29/2/12

El malsano rito del escribiente

Entiendo que fue Hemingway el que sacó su máquina de escribir del escritorio y la llevó sobre un mueble alto, de manera de enfrentar su oficio de escribiente de pie. Entiendo perfecto también el alegato tras ese gesto del siempre atlético Ernest: intentar hacer de la actividad literaria, del acto mismo de escribir algo menos rancio, sedentario y confinado de lo que habitualmente resulta ser.

En lo personal, en contraste con el acto de pintar, el acto de escribir siempre me ha generado mucho más conflicto. Por desgracia, tampoco creo que todo se solucione poniendo el notebook sobre una repisa o yéndome a instalar con éste en medio del jardín. Es el acto mismo el que conflictúa. Más allá de que la de Hemingway pueda parecernos una medida algo superficial, reflejo de la bien particular carta de navegación ideológica que aquel fornido escribiente yanqui adoptara en determinado momento de su vida (donde la Revolución Cubana, los mojitos y la caza de elefantes compartían similares niveles de simpatía), su molestia resulta genuina. Y perfectamente vigente.

Cada vez que uno se pone frente a la (ahora electrónica) hoja en blanco, se hace demasiado evidente que este acto denota cierta derrota, o al menos, una innegable precariedad.

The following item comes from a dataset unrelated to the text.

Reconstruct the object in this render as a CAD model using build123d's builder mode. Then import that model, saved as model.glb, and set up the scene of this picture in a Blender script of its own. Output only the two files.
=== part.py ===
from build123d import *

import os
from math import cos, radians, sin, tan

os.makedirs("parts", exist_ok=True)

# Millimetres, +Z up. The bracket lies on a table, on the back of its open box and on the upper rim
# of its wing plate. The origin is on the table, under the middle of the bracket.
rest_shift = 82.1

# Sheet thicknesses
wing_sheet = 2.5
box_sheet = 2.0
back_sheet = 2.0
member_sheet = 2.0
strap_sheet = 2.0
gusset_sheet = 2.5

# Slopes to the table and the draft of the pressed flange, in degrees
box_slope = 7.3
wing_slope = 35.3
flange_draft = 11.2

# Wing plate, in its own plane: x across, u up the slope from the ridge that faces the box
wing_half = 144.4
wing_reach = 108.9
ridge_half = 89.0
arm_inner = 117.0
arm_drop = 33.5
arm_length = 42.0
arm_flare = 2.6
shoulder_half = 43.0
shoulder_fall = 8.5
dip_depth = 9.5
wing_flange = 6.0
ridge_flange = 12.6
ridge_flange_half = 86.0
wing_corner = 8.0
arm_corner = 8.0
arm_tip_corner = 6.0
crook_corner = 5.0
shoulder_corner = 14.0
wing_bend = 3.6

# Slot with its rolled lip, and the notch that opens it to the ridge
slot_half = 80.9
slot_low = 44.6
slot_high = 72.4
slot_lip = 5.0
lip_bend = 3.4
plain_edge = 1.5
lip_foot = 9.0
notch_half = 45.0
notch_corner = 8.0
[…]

Uno recuerda, casi como si se tratara de un sueño, que han existido algunos, algunos pocos, que no han escrito, a quienes nunca les bajó la manía por ponerse a escribir, que no sintieron la necesidad de hacerlo –por las razones que fueran- y que, pese a ello, lograron desarrollar en plenitud toda su labor vocacional. Luego, está claro, otros se encargaron de poner en letras sus dichos, sus expresiones, sus comentarios.

Siempre hay uno que se va a poner a escribir, se lo pidan o no. Sociológicamente hablando, se hablaría de un natural impulso por compartir con otros tus propias consideraciones internas. Incluso, tus propios hallazgos, si alcanza. Frente a Stendhal, algunas divagaciones de Schopenhaeur o los estudios de W. Reich, convendríamos fácilmente en que se tratarían de “hallazgos”. Frente a todo lo demás, nuestras simples, momentáneas -pero aún así no del todo descartables- “consideraciones”.

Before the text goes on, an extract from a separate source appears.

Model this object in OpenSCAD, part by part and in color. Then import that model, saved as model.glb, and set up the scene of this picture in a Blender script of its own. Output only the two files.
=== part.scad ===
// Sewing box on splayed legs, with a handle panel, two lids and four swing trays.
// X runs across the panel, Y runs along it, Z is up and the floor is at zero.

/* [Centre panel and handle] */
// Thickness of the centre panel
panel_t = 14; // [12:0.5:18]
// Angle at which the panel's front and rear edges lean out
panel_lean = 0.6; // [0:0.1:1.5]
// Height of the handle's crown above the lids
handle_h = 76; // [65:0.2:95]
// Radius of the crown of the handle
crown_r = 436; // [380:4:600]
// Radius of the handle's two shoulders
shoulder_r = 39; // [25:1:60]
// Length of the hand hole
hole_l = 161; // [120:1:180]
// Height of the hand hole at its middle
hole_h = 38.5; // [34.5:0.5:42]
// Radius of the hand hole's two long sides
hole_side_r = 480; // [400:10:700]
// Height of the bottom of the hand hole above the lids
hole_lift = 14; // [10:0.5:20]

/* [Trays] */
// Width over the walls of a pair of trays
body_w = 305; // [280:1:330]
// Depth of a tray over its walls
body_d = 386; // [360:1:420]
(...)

En rigor, lo de “querer compartir con los demás” me resulta altamente sospechoso. Mucho más certero me parece vincular el acto de escribir con la despedazante necesidad de querer tapar tus hoyos, tus hoyos internos, la necesidad de validarte, de subrayar –si tu temperamento se inclina naturalmente hacia lo intelectual- aquellos aspectos de tu voz que autoconsideras “destacables”. De ahí el esfuerzo, siempre maniático, lerdo y sufrido, de ponerse a escribir. El que escribe, ya está claro, no es el que está verdaderamente iluminado, fuera del siempre mediocre trance del "tira y afloja"; el que escribe es el que todavía depende de este acto para reforzar los aspectos más volátiles, densos y contradictorios de su existencia.

Y la libertad interna, la verdadera emancipación del ser, no se alcanza sino -se me antoja poderosamente- desprendiéndose de absolutamente toda forma de dependencia mental.